Winds, Brass, Percussion: Konkakt 5's native library.

Truthfully, down the road I want to go down the vsl route for winds brass and percussion as well, though there are oher considerations e.g. Wallander Instruments for Brass.

Preciously, that was a no brainer as I loved the sound, and being a modelled instrument it is light on the disk, ram and cpu. However, now that I've been using a bit more vsl, I really enjoy the workflow, and apart from loading times, vsl's stuff seems very memory and cpu efficient.

But when it comes to VSL, the issue is PRICE, as well as what to buy. For brass there's 3 options, Dimension Brass, as well as Brass I and II. I don't know my brass needs at the moment, so it is difficult to say I'll need which lib. Now that I think about it, I actually should not be buying libraries because I want to "Fill the gap with VSL" - I do have the Kontakt library and it does have alot of the stuff I can use to experiment with, and if doesn't work I can get vsl.

Well no, actually I know I will get vsl, BUT, using the kontakt libraries first will give me more insight on what my needs are. E.g. I really like the legato performances in the string libs from vsl so far; I'm sure the brass and winds will have that kind of performance as well. AFAIK the kontakt libs don't have legato, at least not on the articulation page, so I hope I'm wrong and it is there just something I need to tweak.

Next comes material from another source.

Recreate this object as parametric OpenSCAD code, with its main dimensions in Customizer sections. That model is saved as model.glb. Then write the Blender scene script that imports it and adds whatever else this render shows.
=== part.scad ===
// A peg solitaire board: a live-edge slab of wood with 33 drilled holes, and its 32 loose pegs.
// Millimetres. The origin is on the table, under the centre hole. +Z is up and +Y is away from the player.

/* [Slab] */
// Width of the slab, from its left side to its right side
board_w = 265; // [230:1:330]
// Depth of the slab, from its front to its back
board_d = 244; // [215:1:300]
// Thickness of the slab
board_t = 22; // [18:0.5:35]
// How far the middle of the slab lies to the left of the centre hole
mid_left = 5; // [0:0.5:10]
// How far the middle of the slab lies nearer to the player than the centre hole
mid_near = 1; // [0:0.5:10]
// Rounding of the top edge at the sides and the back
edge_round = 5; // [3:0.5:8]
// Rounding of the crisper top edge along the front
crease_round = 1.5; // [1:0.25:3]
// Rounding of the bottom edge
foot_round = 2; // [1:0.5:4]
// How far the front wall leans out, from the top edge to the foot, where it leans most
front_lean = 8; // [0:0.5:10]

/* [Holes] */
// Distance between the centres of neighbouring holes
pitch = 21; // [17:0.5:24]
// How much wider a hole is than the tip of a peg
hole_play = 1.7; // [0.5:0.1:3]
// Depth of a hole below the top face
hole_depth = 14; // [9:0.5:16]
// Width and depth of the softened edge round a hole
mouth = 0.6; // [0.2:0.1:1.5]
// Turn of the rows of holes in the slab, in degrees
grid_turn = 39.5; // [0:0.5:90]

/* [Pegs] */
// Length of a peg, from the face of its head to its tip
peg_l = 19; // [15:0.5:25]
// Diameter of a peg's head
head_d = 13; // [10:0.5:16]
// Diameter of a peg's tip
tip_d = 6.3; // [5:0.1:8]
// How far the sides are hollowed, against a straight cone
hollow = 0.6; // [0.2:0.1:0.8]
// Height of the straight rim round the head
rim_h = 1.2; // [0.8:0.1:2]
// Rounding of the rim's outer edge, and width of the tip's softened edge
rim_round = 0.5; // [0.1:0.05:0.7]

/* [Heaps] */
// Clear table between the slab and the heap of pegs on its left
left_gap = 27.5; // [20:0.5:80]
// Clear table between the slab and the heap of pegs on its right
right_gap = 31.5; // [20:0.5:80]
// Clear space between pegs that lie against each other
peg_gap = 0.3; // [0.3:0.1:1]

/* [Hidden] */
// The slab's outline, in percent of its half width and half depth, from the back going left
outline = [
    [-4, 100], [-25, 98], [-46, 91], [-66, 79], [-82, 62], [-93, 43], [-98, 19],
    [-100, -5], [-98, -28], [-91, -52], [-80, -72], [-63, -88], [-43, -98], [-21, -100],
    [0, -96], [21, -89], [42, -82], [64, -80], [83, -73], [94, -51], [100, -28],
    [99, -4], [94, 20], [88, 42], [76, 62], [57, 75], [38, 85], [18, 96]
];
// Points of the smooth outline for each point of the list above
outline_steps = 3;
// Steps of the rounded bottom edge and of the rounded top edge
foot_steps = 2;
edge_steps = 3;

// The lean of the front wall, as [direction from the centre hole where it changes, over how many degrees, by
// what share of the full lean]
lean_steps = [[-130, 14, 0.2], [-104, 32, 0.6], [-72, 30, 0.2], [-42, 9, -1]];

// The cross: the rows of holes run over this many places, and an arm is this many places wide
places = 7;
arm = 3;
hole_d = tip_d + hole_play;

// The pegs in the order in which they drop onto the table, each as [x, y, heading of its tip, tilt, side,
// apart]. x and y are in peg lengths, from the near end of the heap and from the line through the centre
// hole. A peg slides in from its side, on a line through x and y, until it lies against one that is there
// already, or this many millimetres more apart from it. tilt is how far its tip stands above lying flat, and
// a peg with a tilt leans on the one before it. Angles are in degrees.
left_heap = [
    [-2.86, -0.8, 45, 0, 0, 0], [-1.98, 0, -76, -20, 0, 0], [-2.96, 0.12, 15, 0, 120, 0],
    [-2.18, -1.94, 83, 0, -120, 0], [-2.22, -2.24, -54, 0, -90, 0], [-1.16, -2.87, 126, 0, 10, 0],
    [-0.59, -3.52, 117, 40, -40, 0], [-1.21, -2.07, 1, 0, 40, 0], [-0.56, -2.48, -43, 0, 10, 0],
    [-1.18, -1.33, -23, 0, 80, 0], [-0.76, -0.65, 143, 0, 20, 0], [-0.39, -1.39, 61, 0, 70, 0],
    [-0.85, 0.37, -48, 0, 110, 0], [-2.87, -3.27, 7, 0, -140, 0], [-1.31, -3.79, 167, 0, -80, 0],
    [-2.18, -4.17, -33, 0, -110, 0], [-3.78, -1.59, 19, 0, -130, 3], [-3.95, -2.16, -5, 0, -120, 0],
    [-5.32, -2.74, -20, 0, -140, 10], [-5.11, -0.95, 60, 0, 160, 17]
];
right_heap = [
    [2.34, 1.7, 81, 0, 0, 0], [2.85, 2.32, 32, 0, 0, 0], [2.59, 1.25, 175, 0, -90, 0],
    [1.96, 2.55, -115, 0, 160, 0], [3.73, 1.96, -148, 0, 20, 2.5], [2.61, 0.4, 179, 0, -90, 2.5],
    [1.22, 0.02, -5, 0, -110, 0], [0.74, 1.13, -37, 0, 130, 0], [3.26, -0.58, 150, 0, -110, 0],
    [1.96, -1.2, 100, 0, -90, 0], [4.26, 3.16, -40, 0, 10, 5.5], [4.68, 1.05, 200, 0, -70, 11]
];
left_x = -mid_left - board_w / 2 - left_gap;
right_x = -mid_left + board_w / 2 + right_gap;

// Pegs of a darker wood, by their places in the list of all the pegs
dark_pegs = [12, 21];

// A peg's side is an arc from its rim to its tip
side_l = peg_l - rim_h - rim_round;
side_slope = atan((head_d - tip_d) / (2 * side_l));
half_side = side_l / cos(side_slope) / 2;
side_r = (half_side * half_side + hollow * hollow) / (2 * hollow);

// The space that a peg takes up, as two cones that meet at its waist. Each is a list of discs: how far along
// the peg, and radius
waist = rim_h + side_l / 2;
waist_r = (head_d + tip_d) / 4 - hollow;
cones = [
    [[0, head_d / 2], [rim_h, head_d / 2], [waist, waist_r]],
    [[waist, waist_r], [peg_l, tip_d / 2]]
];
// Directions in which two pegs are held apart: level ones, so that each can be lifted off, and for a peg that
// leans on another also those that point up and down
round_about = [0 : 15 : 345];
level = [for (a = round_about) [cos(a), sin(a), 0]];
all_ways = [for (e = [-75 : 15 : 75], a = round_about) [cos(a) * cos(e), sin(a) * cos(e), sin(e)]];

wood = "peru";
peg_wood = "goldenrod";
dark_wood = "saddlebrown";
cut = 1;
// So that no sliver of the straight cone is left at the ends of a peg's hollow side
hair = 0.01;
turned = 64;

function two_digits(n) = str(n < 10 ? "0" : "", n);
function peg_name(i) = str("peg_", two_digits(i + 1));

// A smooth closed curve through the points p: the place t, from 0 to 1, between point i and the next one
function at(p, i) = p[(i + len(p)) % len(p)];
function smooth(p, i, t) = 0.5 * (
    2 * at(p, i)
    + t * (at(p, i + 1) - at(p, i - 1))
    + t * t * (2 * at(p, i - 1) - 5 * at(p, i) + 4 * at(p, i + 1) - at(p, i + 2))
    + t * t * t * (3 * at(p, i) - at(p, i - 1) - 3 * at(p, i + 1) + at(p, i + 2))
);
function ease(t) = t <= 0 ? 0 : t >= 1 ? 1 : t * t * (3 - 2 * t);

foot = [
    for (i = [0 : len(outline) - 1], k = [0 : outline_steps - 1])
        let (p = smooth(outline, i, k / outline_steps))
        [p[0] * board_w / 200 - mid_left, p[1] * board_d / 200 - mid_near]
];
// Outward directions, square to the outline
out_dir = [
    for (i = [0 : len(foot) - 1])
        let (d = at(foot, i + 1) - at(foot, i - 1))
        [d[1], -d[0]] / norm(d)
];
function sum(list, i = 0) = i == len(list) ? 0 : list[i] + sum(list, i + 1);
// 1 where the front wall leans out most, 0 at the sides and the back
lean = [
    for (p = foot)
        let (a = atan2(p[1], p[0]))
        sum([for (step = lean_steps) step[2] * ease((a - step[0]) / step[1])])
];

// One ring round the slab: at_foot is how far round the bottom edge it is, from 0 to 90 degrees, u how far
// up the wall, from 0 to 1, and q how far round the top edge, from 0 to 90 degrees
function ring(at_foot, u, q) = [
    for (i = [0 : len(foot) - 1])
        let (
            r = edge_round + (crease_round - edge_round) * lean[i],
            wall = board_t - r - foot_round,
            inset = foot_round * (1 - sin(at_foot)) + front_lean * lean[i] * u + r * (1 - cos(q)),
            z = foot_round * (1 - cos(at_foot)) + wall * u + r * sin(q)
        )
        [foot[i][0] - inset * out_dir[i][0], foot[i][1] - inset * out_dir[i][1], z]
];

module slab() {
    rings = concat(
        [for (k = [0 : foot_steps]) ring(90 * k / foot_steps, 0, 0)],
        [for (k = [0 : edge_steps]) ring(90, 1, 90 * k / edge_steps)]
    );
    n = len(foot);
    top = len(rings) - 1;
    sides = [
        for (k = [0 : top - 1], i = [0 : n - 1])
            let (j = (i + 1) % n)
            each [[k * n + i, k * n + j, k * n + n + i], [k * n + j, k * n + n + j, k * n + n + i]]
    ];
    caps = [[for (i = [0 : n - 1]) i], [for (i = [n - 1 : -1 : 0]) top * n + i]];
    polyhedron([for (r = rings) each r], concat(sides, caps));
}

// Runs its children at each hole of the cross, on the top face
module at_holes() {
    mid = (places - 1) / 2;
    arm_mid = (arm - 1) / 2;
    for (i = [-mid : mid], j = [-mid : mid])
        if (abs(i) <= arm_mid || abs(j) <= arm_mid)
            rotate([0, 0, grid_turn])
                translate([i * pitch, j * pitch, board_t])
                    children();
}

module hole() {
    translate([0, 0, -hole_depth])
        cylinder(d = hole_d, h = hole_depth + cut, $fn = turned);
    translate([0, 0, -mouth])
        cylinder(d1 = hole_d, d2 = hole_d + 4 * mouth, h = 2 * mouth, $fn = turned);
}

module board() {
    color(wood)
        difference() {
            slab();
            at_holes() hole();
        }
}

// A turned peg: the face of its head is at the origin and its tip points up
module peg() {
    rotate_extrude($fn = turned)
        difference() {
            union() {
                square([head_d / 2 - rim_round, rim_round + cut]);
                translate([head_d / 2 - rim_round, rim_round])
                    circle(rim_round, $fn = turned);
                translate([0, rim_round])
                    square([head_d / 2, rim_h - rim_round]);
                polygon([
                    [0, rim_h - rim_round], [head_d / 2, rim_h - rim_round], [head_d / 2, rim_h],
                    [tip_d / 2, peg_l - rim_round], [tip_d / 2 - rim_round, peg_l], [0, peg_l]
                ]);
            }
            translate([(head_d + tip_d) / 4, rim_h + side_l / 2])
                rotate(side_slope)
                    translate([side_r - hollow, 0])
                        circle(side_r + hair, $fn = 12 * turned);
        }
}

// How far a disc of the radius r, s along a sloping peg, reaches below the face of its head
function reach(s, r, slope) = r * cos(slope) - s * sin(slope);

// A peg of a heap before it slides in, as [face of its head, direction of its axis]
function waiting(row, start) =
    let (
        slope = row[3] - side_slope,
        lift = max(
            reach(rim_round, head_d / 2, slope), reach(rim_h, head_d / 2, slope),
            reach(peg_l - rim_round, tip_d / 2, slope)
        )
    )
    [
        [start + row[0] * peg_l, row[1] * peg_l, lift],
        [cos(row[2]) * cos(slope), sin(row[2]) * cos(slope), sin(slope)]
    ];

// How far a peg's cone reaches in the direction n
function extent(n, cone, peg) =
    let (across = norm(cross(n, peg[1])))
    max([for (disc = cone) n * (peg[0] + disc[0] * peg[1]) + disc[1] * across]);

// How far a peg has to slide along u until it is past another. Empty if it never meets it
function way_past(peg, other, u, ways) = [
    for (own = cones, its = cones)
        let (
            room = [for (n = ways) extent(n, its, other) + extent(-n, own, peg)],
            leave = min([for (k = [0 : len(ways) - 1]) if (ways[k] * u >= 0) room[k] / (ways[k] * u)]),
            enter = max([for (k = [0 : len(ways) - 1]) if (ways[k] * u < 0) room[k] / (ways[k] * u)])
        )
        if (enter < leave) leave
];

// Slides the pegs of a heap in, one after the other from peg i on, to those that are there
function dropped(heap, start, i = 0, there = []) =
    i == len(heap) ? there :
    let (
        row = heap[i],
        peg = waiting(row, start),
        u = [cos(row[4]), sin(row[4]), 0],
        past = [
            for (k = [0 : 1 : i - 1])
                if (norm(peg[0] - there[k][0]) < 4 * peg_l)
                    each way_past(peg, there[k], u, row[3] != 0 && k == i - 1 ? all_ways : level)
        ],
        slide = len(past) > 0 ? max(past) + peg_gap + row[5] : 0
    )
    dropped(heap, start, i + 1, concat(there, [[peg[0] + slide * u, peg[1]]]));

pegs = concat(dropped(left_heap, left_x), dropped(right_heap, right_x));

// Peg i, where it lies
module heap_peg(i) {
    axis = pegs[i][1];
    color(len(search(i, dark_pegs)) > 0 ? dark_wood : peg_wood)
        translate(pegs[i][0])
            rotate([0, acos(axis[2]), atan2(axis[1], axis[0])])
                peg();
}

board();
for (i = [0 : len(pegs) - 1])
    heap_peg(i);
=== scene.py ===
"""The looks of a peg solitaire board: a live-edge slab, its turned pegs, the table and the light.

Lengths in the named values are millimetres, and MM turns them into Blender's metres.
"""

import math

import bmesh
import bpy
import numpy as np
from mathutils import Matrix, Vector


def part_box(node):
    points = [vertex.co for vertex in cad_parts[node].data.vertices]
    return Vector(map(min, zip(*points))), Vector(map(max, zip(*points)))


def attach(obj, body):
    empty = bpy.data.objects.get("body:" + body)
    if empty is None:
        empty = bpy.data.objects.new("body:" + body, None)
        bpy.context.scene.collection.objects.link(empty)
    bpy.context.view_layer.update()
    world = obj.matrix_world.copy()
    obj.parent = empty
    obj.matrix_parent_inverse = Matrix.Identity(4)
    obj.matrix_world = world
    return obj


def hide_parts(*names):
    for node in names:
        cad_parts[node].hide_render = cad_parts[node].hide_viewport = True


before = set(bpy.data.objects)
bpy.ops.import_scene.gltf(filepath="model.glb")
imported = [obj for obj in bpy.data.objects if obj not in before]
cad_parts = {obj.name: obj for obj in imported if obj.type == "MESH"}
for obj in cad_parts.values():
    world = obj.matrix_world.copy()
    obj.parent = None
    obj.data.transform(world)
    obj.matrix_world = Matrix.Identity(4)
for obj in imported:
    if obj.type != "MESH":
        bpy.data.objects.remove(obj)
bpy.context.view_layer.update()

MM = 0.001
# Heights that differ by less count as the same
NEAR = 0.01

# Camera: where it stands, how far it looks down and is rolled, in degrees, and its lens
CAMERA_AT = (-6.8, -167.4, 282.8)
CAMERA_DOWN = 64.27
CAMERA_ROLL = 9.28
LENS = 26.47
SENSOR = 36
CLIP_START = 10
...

Ok, so that's it for me then, I'll give the kontakt built-in libraries a go, but if I ever come across a good offer for vsl... heheheheh

Subnote: After much fuddling about with the Kontakt library, I can safely say I am not all all a fan of the woodwinds in there (I think they are the horizon series vsl instruments, not the current day instruments? I could be wrong) - no legato is a big killer for winds as I dabble in several types of flutes (I forsee a tenor recorder in the near future) and having an attack at every note for solo flute just blows it. Faking the legato seems to work though. Brass, I don't know, no legato but sounds ok, percussion sounds great! Strings seem to be pretty good even without legato, but this was with just a very simple midi phrase for testing.

Saturday, August 25, 2012

Bow techniques for the Violin

Having no idea what "spiccato" is - bouncing the bow off the string sure, but I found this lovely set of vides off youtube that gives examples of what the various bowings are.

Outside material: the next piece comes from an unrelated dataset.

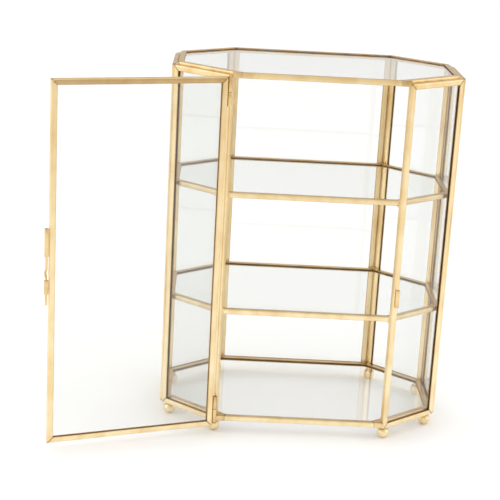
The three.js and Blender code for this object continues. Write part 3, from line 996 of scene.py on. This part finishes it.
def pin_profile(node, centre):
    """From head to tip, with the edges eased."""
    reach = {}
    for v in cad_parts[node].data.vertices:
        height = round(v.co.z, 5)
        reach[height] = max(reach.get(height, 0), (v.co.xy - centre.xy).length)
    head_radius = max(reach.values())
    wire_radius = min(r for r in reach.values() if r > 0)
    head = sorted(h for h in reach if reach[h] > 0.95 * head_radius)
    tip = max(reach, key=lambda h: abs(h - head[0]))
    outer, inner = (head[1], head[0]) if tip < head[0] else (head[0], head[1])
    way = math.copysign(1, tip - outer)
    return [
        (0, outer), (head_radius - PIN_EASE, outer), (head_radius, outer + way * PIN_EASE),
        (head_radius, inner), (wire_radius, inner), (wire_radius, tip - way * PIN_EASE),
        (wire_radius - PIN_EASE, tip), (0, tip),
    ]


for name in ("upper_hinge_pin", "lower_hinge_pin"):
    centre = middle_of(name)
    turned(name + "_turned", centre, pin_profile(name, centre), TUBE, "cabinet", [name])


def bolt_line():
    low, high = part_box("bolt_wire")
    axis = middle_of("bolt_upper_guide").xy
    points = [v.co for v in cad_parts["bolt_wire"].data.vertices]
    offsets = [p.xy - axis for p in points]
    far = max(range(len(points)), key=lambda i: offsets[i].length)
    end_radius = max(o.length for o, p in zip(offsets, points) if p.z < low.z + BOLT_END_BAND)
    bulge = offsets[far].normalized() * (offsets[far].length - end_radius)
    bent = [p.z for p, o in zip(points, offsets) if o.length > BOLT_BENT_BEYOND * end_radius]
    start, end = min(bent) - BOLT_BEND_EASE, max(bent) + BOLT_BEND_EASE
    line = []
    for i in range(BOLT_STEPS + 1):
        z = low.z + (high.z - low.z) * i / BOLT_STEPS
        share = min(1, max(0, (z - start) / (end - start)))
        lean = bulge * math.sin(math.pi * share) ** 2
        line.append(Vector((axis.x + lean.x, axis.y + lean.y, z)))
    return line, end_radius


bolt_points, bolt_radius = bolt_line()
grow("bolt_wire_bent", BEAD, line_mesh("bolt_line", [bolt_points]), {
    "Radius": bolt_radius, "Swelling": 0.0, "Wander": 0.0, "Step": 0.4 * MM, "Sides": 20,
}, TUBE, "bolt", ["bolt_wire"])
print("bolt wire, mm:", round(bolt_radius * 2 / MM, 2), "across")

# %% [markdown]
# ## Floor and light
# Small polished brass shows the room more than itself. A white floor and a bright horizon give
# brightly lit faces and make the level glass pale, as a studio's white paper does. A dimmer ceiling
# panel is what the upper half of each rounded fold reflects, so the folds read as two tones.

# %% Stage
FLOOR_HALF = 6.0
FLOOR_WHITE = (0.93, 0.93, 0.93, 1)
FLOOR_ROUGHNESS = 0.85
WATTS_PER_BRIGHTNESS = 4.0
BOX_MIDDLE = (0, 0, 0.12)


def make_floor():
    mesh = bpy.data.meshes.new("floor")
    corners = [(-FLOOR_HALF, -FLOOR_HALF), (FLOOR_HALF, -FLOOR_HALF),
               (FLOOR_HALF, FLOOR_HALF), (-FLOOR_HALF, FLOOR_HALF)]
    mesh.from_pydata([(x, y, cad_low.z) for x, y in corners], [], [(0, 1, 2, 3)])
    material, tree, shader = start_material("white_floor")
    shader.inputs["Base Color"].default_value = FLOOR_WHITE
    shader.inputs["Roughness"].default_value = FLOOR_ROUGHNESS
    mesh.materials.append(material)
    floor = bpy.data.objects.new("floor", mesh)
    bpy.context.scene.collection.objects.link(floor)


def make_panel_lamp(name, place, aim, size, brightness):
    """A glowing panel. Its power follows from how bright it looks and how large it is."""
    data = bpy.data.lights.new(name, "AREA")
    data.shape = "RECTANGLE"
    data.size, data.size_y = size
    data.energy = brightness * WATTS_PER_BRIGHTNESS * size[0] * size[1]
    lamp = bpy.data.objects.new(name, data)
    lamp.location = place
    lamp.rotation_euler = (Vector(aim) - Vector(place)).to_track_quat("-Z", "Y").to_euler()
    bpy.context.scene.collection.objects.link(lamp)


def make_room():
    world = bpy.data.worlds.new("room")
    bpy.context.scene.world = world
    world.use_nodes = True
    tree = world.node_tree
    background = tree.nodes["Background"]
    coordinates = tree.nodes.new("ShaderNodeTexCoord")
    height = one_axis(tree, coordinates.outputs["Generated"], "Z")
    shade = colour_band(tree, height, [
        (0.0, (0.84, 0.84, 0.825, 1)),
        (0.36, (0.86, 0.86, 0.84, 1)),
        (0.6, (0.72, 0.72, 0.71, 1)),
        (1.0, (0.72, 0.72, 0.72, 1)),
    ])
    tree.links.new(shade, background.inputs["Color"])
    background.inputs["Strength"].default_value = 1.0


make_floor()
make_room()
make_panel_lamp("ceiling", (0, 0.9, 2.4), (0, 0.9, 0), (7, 7), 0.45)
make_panel_lamp("left_panel", (-2.0, -0.6, 0.9), BOX_MIDDLE, (1.6, 1.4), 0.95)
make_panel_lamp("right_panel", (2.0, -0.2, 0.8), BOX_MIDDLE, (1.2, 1.2), 0.8)
bpy.context.scene.view_settings.view_transform = "Standard"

Another video covering some other bowings.

Rise up and Roar!




Eheheheh my string library finally arrived and I quickly composed this upbeat piece just to test it out :3

I'm not sure of the mixing, I may have pushed the instruments a bit too far back into the soundstage. Wish I had speakers to really figure stuff like that out but oh well.

Saturday, August 18, 2012

Grabbing Rocks

A short piece, putting in what I learnt from analysing the Bach Chorales. The melody line uses small phrases, inspired by my saxophone lesson this fine day.

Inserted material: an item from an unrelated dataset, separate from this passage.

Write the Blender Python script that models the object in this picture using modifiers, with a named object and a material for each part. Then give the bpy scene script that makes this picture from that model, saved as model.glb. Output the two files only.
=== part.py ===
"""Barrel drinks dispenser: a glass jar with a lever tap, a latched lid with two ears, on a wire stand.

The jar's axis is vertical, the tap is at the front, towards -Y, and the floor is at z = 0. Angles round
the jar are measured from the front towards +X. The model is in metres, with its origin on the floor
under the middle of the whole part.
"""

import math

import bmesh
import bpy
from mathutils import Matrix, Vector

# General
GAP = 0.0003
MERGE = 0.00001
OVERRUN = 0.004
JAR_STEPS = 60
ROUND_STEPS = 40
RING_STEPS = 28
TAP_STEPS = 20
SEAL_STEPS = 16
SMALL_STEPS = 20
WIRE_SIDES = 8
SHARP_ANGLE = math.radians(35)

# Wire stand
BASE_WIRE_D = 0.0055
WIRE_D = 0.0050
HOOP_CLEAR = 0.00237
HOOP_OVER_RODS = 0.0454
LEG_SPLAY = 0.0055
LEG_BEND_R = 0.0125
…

Wednesday, August 15, 2012

A new chapter begins


Bought "Orchestration" by Cecil Forsyth on a whim. Well, kind of on a whim - I caught sight of a review that this was not your regular orchestration textbook, but has a bit of English humour in it. And it does! So, I'll learn and have a laugh too, win!

Also, as it was used (my 2nd edition is from 1966?!), cost only a few quid off amazon.

Also finished off my first two studies of Bach chorales. They are a work of art in their own right, seriously.

Tuesday, August 14, 2012

Another book complete!

Only took me 8 months :P Probably going to run through parts of the book again as I can't actually play all the pieces at full speed.

Wednesday, August 1, 2012

Dearly Beloved

So last night another compo lesson, I think I'm finally getting the idea of how to write good strong chords and not weaken the harmony by having indistinct vertical harmony. One aspect we looked at was Bach Chorales. I've only checked out two of Bach's chorales and they are simply works of art. There are so many techniques to be found there that I really must look deeper.

This exercise above is my attempt to do 4 part harmony with strong vertical harmony. I think I will change my focus from doing the orchestral transcriptions to analyzing these bach chorales.